During her testimony, Peters said that while government commissioned studies have found some potential cost savings to amending the MAiD, they had only considered it in comparison to the costs for end-of-life care.
“[They] imagine the cost-savings of the early death of a disabled person with not dying, and has decades of health care, and possibly income, and other supports ahead of them,” Peters said. “If it’s not cost-saving, then we are left with ableism versus the rugged individualism Canadian myth.”
Bill C-7 was introduced to Parliament in October 2020, in an attempt to bring the federal law into compliance with a September 2019 Quebec Superior Court ruling that found it unconstitutional to only allow MAiD for people whose death is foreseeable, as authorized in the current law, Bill C-14.
Greater Access for Palliative Care
Opposition Conservatives have contested the need for the legislation to include safeguard measures, such as the previously removed 10-day reflection time for patients who have requested MAiD. They have also called for the greater support for palliative care from the government.

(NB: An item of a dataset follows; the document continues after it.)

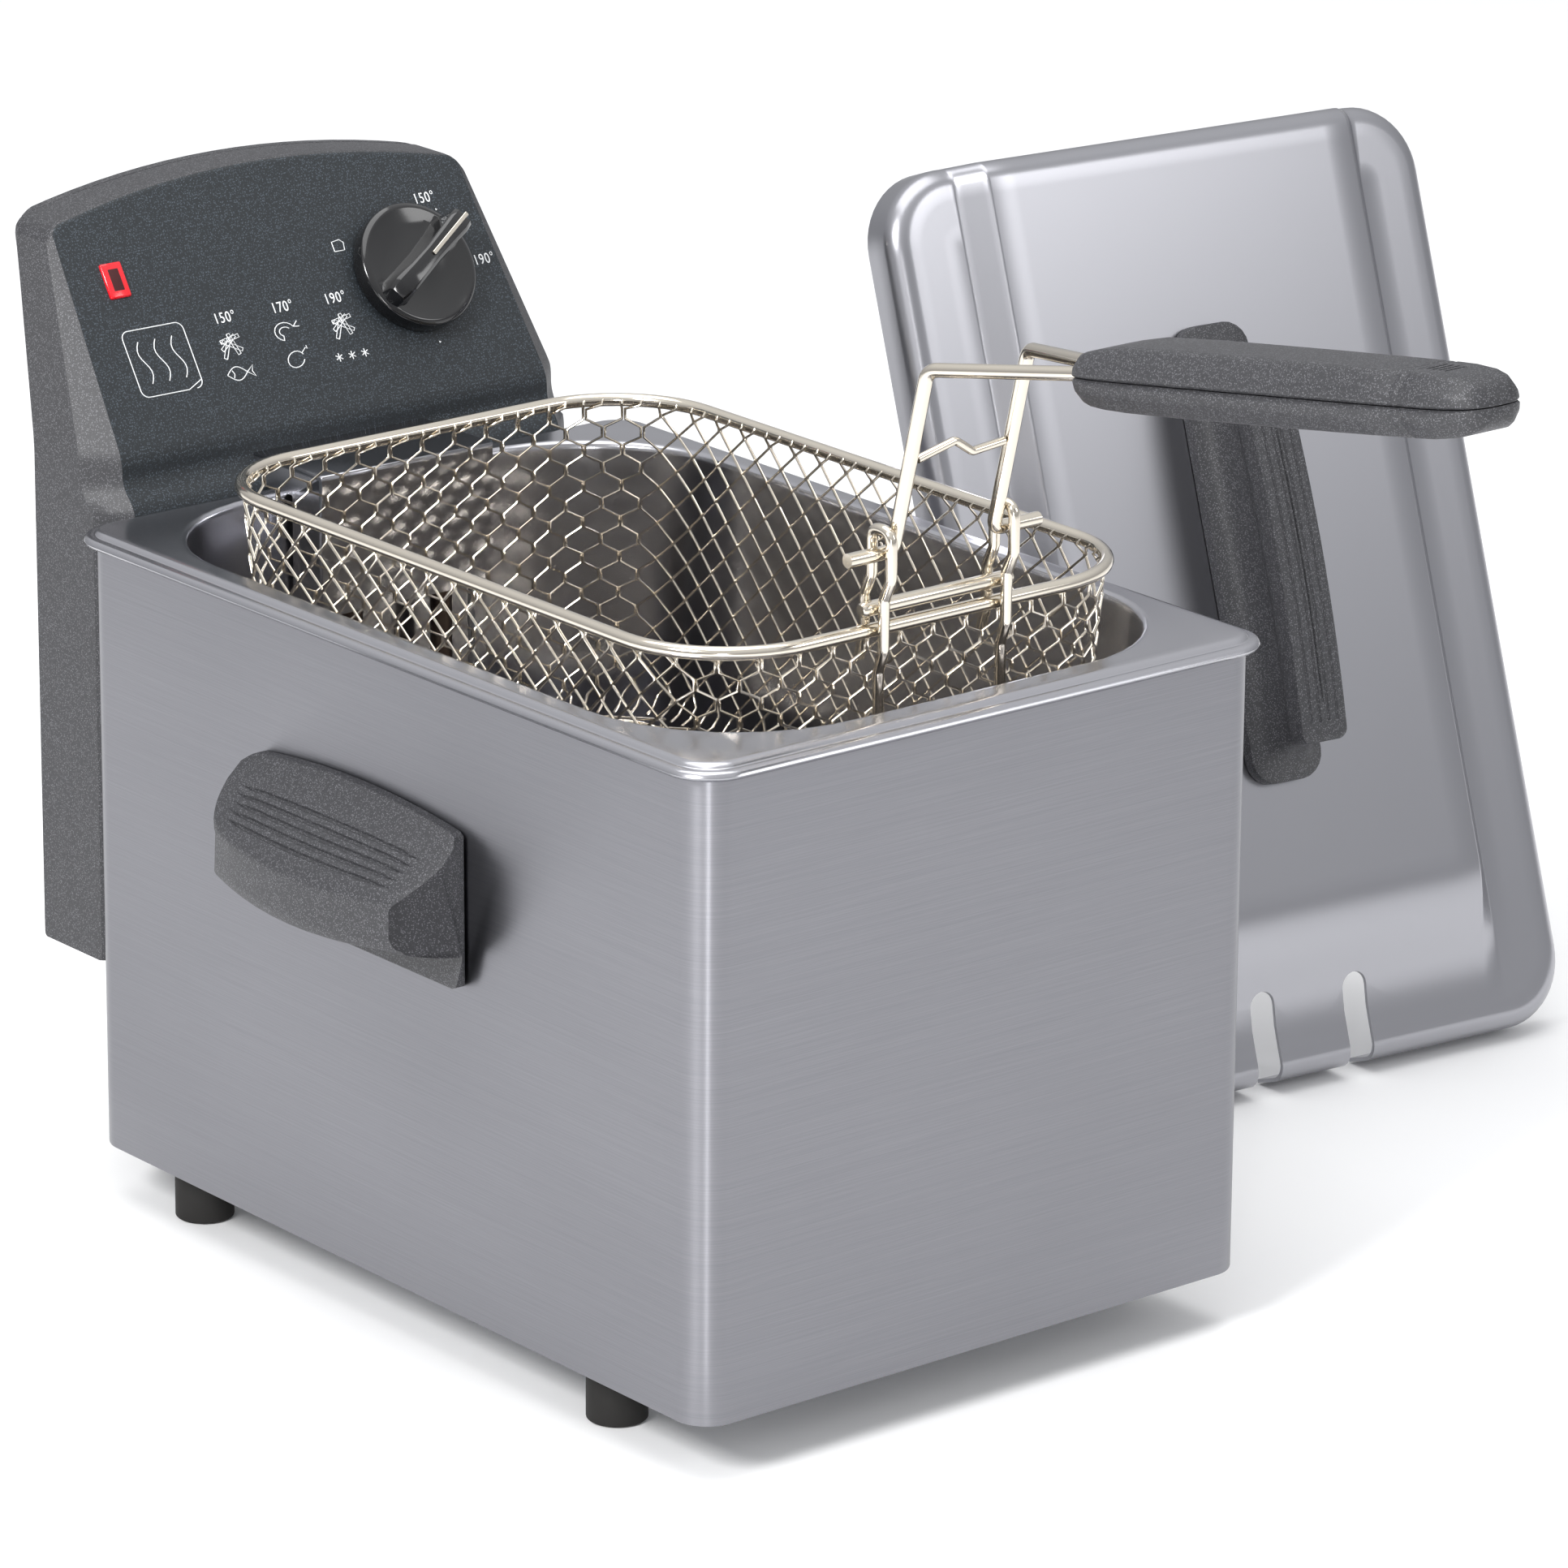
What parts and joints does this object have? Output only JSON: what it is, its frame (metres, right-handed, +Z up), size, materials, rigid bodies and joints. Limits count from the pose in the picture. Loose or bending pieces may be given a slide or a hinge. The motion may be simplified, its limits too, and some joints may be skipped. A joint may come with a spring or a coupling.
{
  "type": "deep fryer",
  "caption": "Counter-top deep fryer: steel casing with lift-out bowl, clip-on control head with heating loop, wire basket with folding handle, and a loose lid standing beside it.",
  "frame": {"origin": "middle of the base plate's underside, between the feet", "axes": "+Z up, +X to the right seen from the front, -Y towards the basket handle, +Y towards the control head"},
  "size_m": [0.473, 0.5407, 0.3285],
  "materials": {
    "brushed_steel": "brushed stainless sheet",
    "drawn_steel": "deep-drawn stainless, satin",
    "lid_steel": "pressed stainless, satin",
    "plated_steel": "zinc-plated sheet and screws",
    "chrome_wire": "bright plated wire, warm tint",
    "charcoal_plastic": "fine-grained moulding with pale flecks",
    "gloss_plastic": "polished black moulding",
    "red_plastic": "clear red lens and button",
    "cream_plastic": "heat-proof electrical moulding",
    "black_rubber": "matt rubber",
    "element_metal": "heat-darkened heating tube"
  },
  "bodies": {
    "base": {"outer_casing": "brushed_steel", "base_plate": "plated_steel", "foot_front_left": "black_rubber", "foot_front_right": "black_rubber", "foot_rear_left": "black_rubber", "foot_rear_right": "black_rubber", "foot_screw_front_left": "plated_steel", "foot_screw_front_right": "plated_steel", "foot_screw_rear_left": "plated_steel", "foot_screw_rear_right": "plated_steel", "side_grip_left": "charcoal_plastic", "side_grip_right": "charcoal_plastic", "grip_screw_left_front": "plated_steel", "grip_screw_left_rear": "plated_steel", "grip_screw_right_front": "plated_steel", "grip_screw_right_rear": "plated_steel", "hanger_rail_left": "plated_steel", "hanger_rail_right": "plated_steel"},
    "bowl": {"bowl": "drawn_steel"},
    "control_unit": {"head_housing": "charcoal_plastic", "head_back_cover": "charcoal_plastic", "head_screw_low_left": "plated_steel", "head_screw_low_right": "plated_steel", "head_screw_high_left": "plated_steel", "head_screw_high_right": "plated_steel", "thermostat_body": "cream_plastic", "thermostat_screw_1": "plated_steel", "thermostat_screw_2": "plated_steel", "lamp_lens": "red_plastic", "lamp_body": "cream_plastic", "thermal_cutout": "cream_plastic", "terminal_block": "cream_plastic", "interlock_switch": "gloss_plastic", "cord_gland": "black_rubber", "heating_element": "element_metal", "sensor_bulb": "plated_steel", "bulb_clip": "plated_steel", "element_bracket": "drawn_steel"},
    "thermostat_knob": {"knob": "gloss_plastic", "pointer_insert": "chrome_wire", "thermostat_shaft": "plated_steel"},
    "reset": {"reset_button": "red_plastic"},
    "basket": {"basket_mesh": "chrome_wire", "basket_rim": "chrome_wire", "basket_base_wire": "chrome_wire", "basket_bracket_left": "chrome_wire", "basket_bracket_right": "chrome_wire", "bracket_crossbar": "chrome_wire"},
    "basket_handle": {"handle_wire": "chrome_wire", "handle_spacer": "chrome_wire", "grip_upper": "charcoal_plastic", "grip_lower": "charcoal_plastic", "handle_screw_near": "plated_steel", "handle_screw_far": "plated_steel"},
    "lid": {"lid_shell": "lid_steel", "lid_handle": "charcoal_plastic", "lid_screw_low": "plated_steel", "lid_screw_high": "plated_steel"}
  },
  "joints": [
    {"name": "bowl_lift", "type": "slide", "parent": "base", "child": "bowl", "axis": [0, 0, 1], "range_m": [0, 0.17]},
    {"name": "control_unit_lift", "type": "slide", "parent": "bowl", "child": "control_unit", "axis": [0, 0, 1], "range_m": [0, 0.16]},
    {"name": "thermostat_turn", "type": "hinge", "parent": "control_unit", "child": "thermostat_knob", "pos_m": [0.042, 0.17234, 0.23034], "axis": [0, -0.8331, 0.5531], "range_deg": [-35, 238]},
    {"name": "reset_press", "type": "slide", "parent": "control_unit", "child": "reset", "axis": [0, -1, 0], "range_m": [0, 0.0025], "stiffness_N_per_m": 800},
    {"name": "basket_lift", "type": "slide", "parent": "control_unit", "child": "basket", "axis": [0, 0, 1], "range_m": [-0.046, 0.12]},
    {"name": "handle_fold", "type": "hinge", "parent": "basket", "child": "basket_handle", "pos_m": [0, -0.1205, 0.2235], "axis": [-1, 0, 0], "range_deg": [0, 165]},
    {"name": "lid_lift", "type": "slide", "parent": "base", "child": "lid", "axis": [0, 0, 1], "range_m": [0, 0.3]}
  ]
}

“Palliative care is essential care, that’s part of a care continuum right up until terminal care or end-of-life care. It ends with the natural death of the person,” Sen. Marie-Françoise Mégie told the committee.
Mégie, who is also a physician, said the Canadian public doesn’t know enough about palliative care, medical care for people living with a serious illness, arguing that most patients who qualify would have possibly chosen the care over the MAiD, had they had more information about that option.
She quoted a letter from the Minister of Health that said “the majority of people who have received MAiD would have benefited from palliative care services.”
“It’s very common for patients receiving palliative care to tell us that if they had known what palliative care could offer them, in a place like a palliative care home, they would have accepted it much earlier,” she said.
Meanwhile, Joshua Wales, a palliative care physician for Sinai Health, told the committee that he supports the removal of the 10-day reflection period for people whose death is near.
“While I understand its original intention, in most cases, their reflection period has become a meaningless logistical barrier,” Wales said. “It’s elimination will decrease the duration of suffering of those eligible for MAiD and desire it as soon as possible.”
Wales said that, from his experience, patients do not impulsively request MAiD, but have often decided weeks, months, and even years ahead.